Funding and Assessing Research After 2008 UCU is holding a conference on this on 12 October at UCU’s Britannia Street Conference Centre, London WC1. This public policy conference is open to members and other professionals involved in HE research and features expert speakers from across the field. The conference will analyse the context for the Government’s proposed changes, hear about international comparisons and experiences, discuss the implications of metrics for UK HE and consider approaches to research assessment and funding. It will also launch the findings of UCU’s own survey of academics and researchers. For further information go to https//asp.artegis.com using login ‘UCURES06’ and password ‘Funding’. If you are keen to go, Queen’s UCU will pay the conference fee and reasonable travel expenses for up to two members. Contact Julian Warner (ext 3343).
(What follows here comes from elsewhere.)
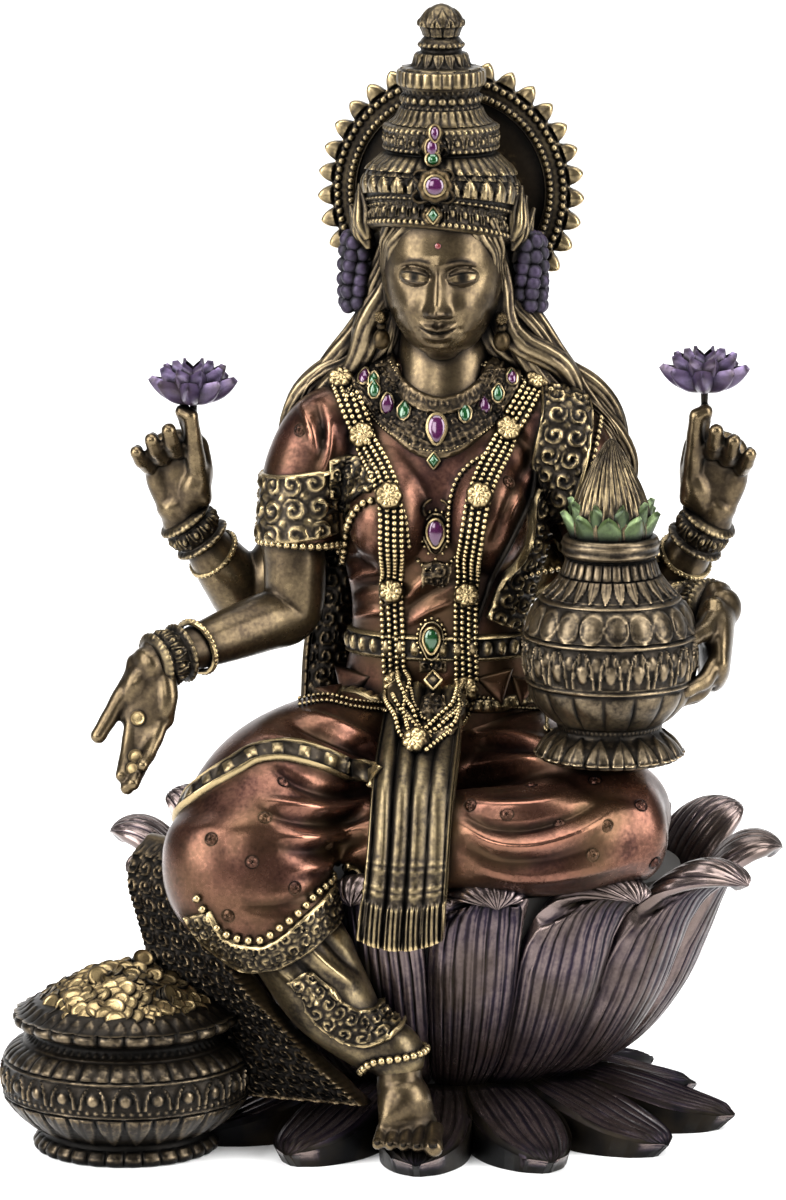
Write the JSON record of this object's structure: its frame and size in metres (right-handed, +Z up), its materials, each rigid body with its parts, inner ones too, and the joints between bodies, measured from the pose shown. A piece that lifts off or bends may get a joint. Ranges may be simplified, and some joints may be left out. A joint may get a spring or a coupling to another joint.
{
  "type": "lakshmi figure",
  "caption": "Seated four-armed goddess on a lotus throne with halo, tall crown, held lotus flowers, water pot and a pot of coins, cast as one small table figure.",
  "frame": {"origin": "on the ground under the middle of the lotus throne, in its flat underside", "axes": "+Z up through the figure to the crown, -Y the way she faces, +X to the viewer's right and her left"},
  "size_m": [0.1685, 0.121, 0.2475],
  "materials": {
    "bronze": "cold-cast bronze: dark brown patina, rubbed back to yellow bronze on the raised work",
    "copper_cloth": "bronze tinted copper red on the cloth, rubbed back on the folds",
    "violet_petals": "bronze tinted violet on the lotus petals",
    "gold_work": "pale gold highlights on the garland and the coins",
    "red_violet_stones": "glossy red-violet painted stones",
    "green_stones": "glossy green painted stones and leaves"
  },
  "bodies": {
    "root": {"lakshmi_on_lotus": "bronze"}
  },
  "joints": []
}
Panel Members — Statute XVI Heads of School will have received an obscure circular about this which they may have passed on to some of their staff. For those who do not have QUB Statutes engraved upon their hearts, Statute XVI deals with employment matters, and what is being sought is a list of members of staff willing to sit on panels hearing serious discipline cases or grievance cases or the associated appeals. The Academic Council office would select from the list a member of academic or research staff to be a member of a three person panel to hear a case involving a member of academic or research staff. (There is a parallel set up for academic related staff.)
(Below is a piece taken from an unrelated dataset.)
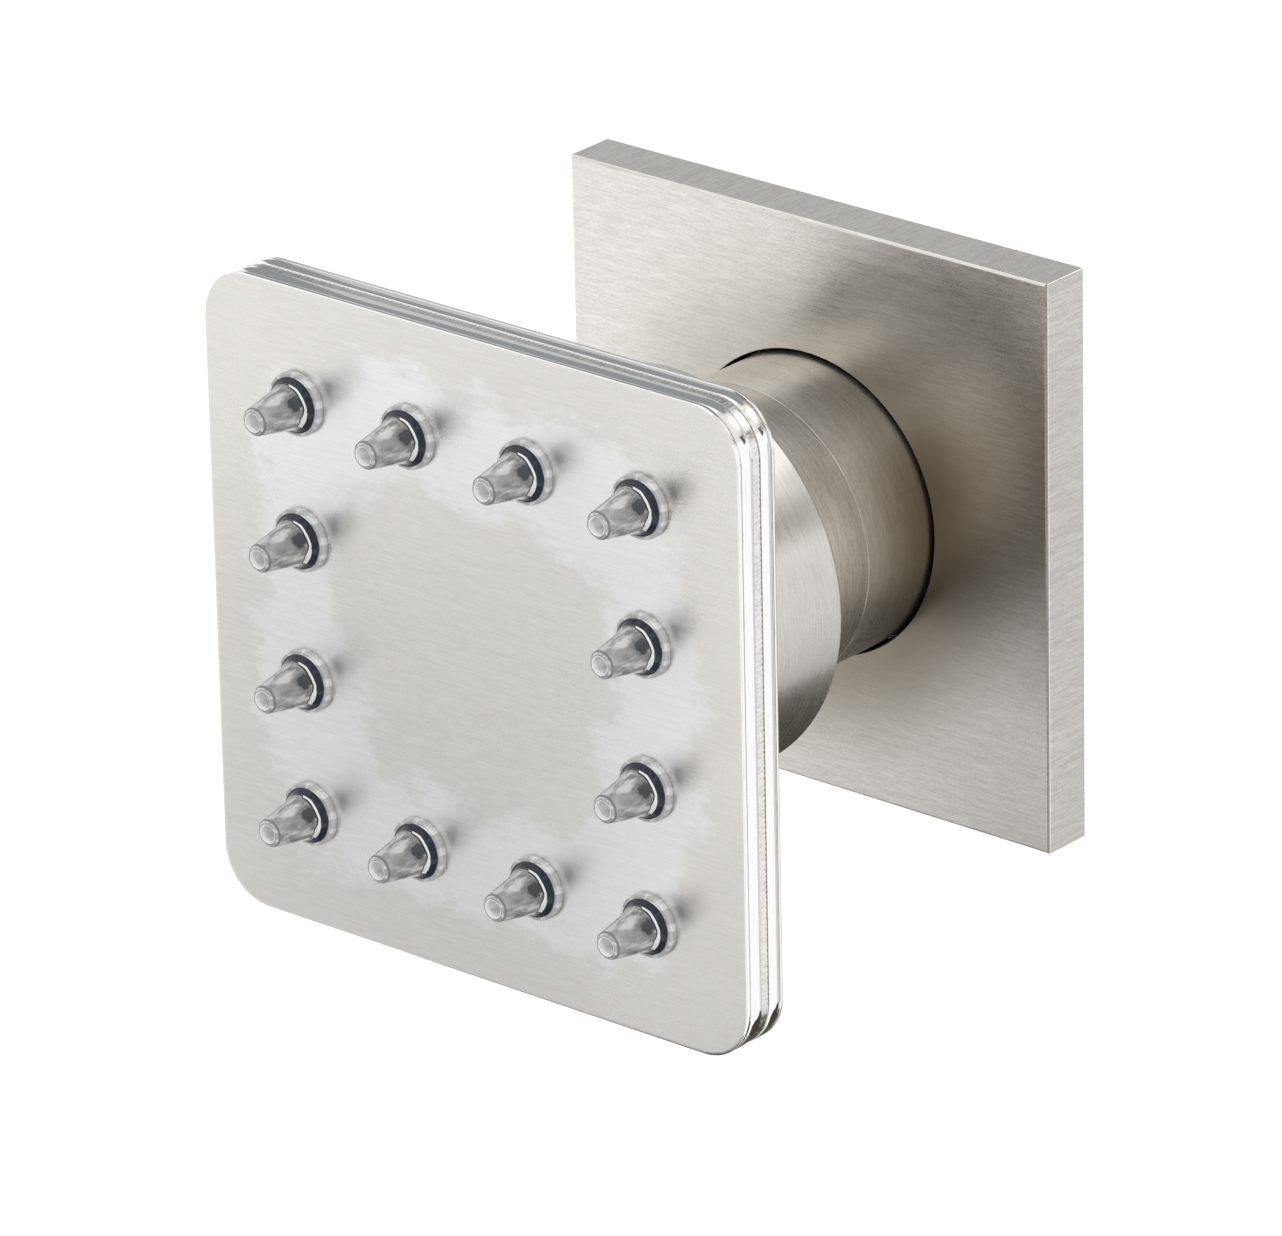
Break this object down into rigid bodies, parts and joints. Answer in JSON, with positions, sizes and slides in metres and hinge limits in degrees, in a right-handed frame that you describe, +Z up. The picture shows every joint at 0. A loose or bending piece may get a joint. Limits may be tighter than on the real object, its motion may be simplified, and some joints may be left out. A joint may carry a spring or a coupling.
{
  "type": "shower body jet",
  "caption": "Square swivelling body jet: thin brushed head with soft nozzles on a ball joint, threaded neck and square wall flange.",
  "frame": {"origin": "on the wall plane, at the axis of the threaded inlet", "axes": "+Z up, +X to the right of someone facing the wall, +Y into the wall along the inlet's axis; the jet sprays towards -Y"},
  "size_m": [0.06, 0.0567, 0.06],
  "materials": {
    "brushed_nickel": "fine brushed, satin",
    "polished_edge": "polished",
    "raw_brass": "machined",
    "clear_silicone": "translucent, smooth",
    "black_rubber": "matte",
    "seat_plastic": "smooth, low friction",
    "insert_plastic": "moulded",
    "screen_steel": "perforated sheet"
  },
  "bodies": {
    "wall_mount": {"wall_flange": "brushed_nickel", "flange_ring": "black_rubber", "neck_body": "brushed_nickel", "neck_collar": "brushed_nickel", "inlet_washer": "black_rubber", "inlet_screen": "screen_steel", "flow_restrictor": "insert_plastic", "restrictor_ring": "black_rubber", "ball_stem": "raw_brass", "stem_ring": "black_rubber"},
    "rear_seat": {"rear_seat_ring": "seat_plastic"},
    "front_seat": {"front_seat_ring": "seat_plastic"},
    "spray_head": {"ball_seal": "black_rubber", "socket_body": "raw_brass", "retaining_nut": "raw_brass", "swivel_cup": "brushed_nickel", "hub_washer": "black_rubber", "hub_nut": "raw_brass", "back_plate": "brushed_nickel", "seam_gasket": "polished_edge", "front_plate": "brushed_nickel", "closing_screws": "polished_edge", "nozzle_01": "clear_silicone", "nozzle_02": "clear_silicone", "nozzle_03": "clear_silicone", "nozzle_04": "clear_silicone", "nozzle_05": "clear_silicone", "nozzle_06": "clear_silicone", "nozzle_07": "clear_silicone", "nozzle_08": "clear_silicone", "nozzle_09": "clear_silicone", "nozzle_10": "clear_silicone", "nozzle_11": "clear_silicone", "nozzle_12": "clear_silicone"}
  },
  "joints": [
    {"name": "head_tilt", "type": "hinge", "parent": "wall_mount", "child": "rear_seat", "pos_m": [0, -0.032, 0], "axis": [1, 0, 0], "range_deg": [-12, 12]},
    {"name": "head_pan", "type": "hinge", "parent": "rear_seat", "child": "front_seat", "pos_m": [0, -0.032, 0], "axis": [0, 0, 1], "range_deg": [-12, 12]},
    {"name": "head_spin", "type": "hinge", "parent": "front_seat", "child": "spray_head", "pos_m": [0, -0.032, 0], "axis": [0, 1, 0], "continuous": true}
  ]
}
Belfast AUT was heavily involved in negotiations on the regulations governing discipline and grievance and knows what is intended. Obviously someone hearing such cases needs to have experience of the realities of employment in Queen’s. However, contrary to what some Heads of School believe, this does not restrict the list to Heads of School, Professors, Readers and Senior Lecturers. Any member of academic and research staff, including Teaching Fellows, who is willing to carry out these duties should contact Ms T Smyth, Level 6, Admin Building by 20 October. We want a list that reflects the whole diversity of the group and is not predominately made up of those whose most recent work experience is in academic management. We would particularly encourage female or ethnic minority members to apply.


Visas for the Republic of Ireland Until recently non-EC citizens needed to go through a lengthy and expensive process of obtaining a single entry visa whenever they wanted to cross the border. (Some of you may be wondering “Why bother as there are no visible border controls.” However these emerge if you have a dark skin.) This has seriously hampered cross-border academic activities for non-EC citizens. After a lengthy campaign by QUB, initiated by Belfast AUT, arrangements have now been made for such people to be able to obtain a multi-entry RoI visa valid for the length of their UK visa.

Employers’ Liability for Employees’ Harassment A House of Lords judgment has confirmed that the Protection from Harassment Act 1997 applies to harassment of all types and protects employees while they are at work as elsewhere. Where one employee, in the scope of his or her employment, harasses another employee or anyone else the employer will be vicariously liable for that harassment if a sufficiently clear link between work and the harassment can be established. This means that Heads of School and other managers must take any complaint of harassment, bullying or mistreatment made by an employee or student extremely seriously, and not try to brush it aside as many would like to do.

Importantly, under the Act it is not necessary for the victim of the harassment to prove that they have suffered an injury (whether physical or mental). Harassment is not specifically defined by the Act and may cover many types of situation in which an employee is caused alarm, anxiety or distress. Thus damages may be claimed in cases of bullying in which there is no apparent element of religious, race or sex discrimination. Moreover, the time limit for claims under the Act is six years. This compares favourably with the three month time limit for discrimination cases taken to a Tribunal. For more information see www.workplacelaw.net

The Thomas Devlin Fund You will recall that this young man was tragically killed on the street in an apparent random knife attack just over a year ago. You may not know that he was the son of Penny Holloway who for many years ran the AUT at UU and was also a National President. The Fund (which is a registered charity) has been set up in his memory and the trustees want the Fund to have a positive effect, through providing support in the form of bursaries or grants for young people involved in the creative arts and music. They are holding a fund raising dinner on 20 October. You can get further information on the fund and the dinner on www.thomasdevlin.com

Access to E-Mails We have hear of management in one unit demanding the password to members’ personal e-mail file “so that we can deal with business in your absence.” Such requests should be stoutly resisted since it would enable management to read personal communications whenever they wished. The answer is to set up an common e-mail address for just business matters.

Age Discrimination In the FE sector UCU has reached an agreement with the employers on guidance for age equality in employment. In the university sector the employers are generally making the narrowest possible interpretation of the legislation, although Liverpool John Moores has been forced to offer the same redundancy terms to those over 60 as to other staff. QUB too has done little; the retirement date for academic and related staff remains the 30 September following their 65th birthday. They can request employment beyond that date, but there is very little detail as to how that request will be considered, and UCU is pressing for a clearer procedure. But the legislation has implications in other areas. There are doubts about the validity of setting minimum periods between one promotion and another and also about the forced gaps between the award of one contribution point and another. We will be examining all aspects of QUB regulations in the light of the new legislation.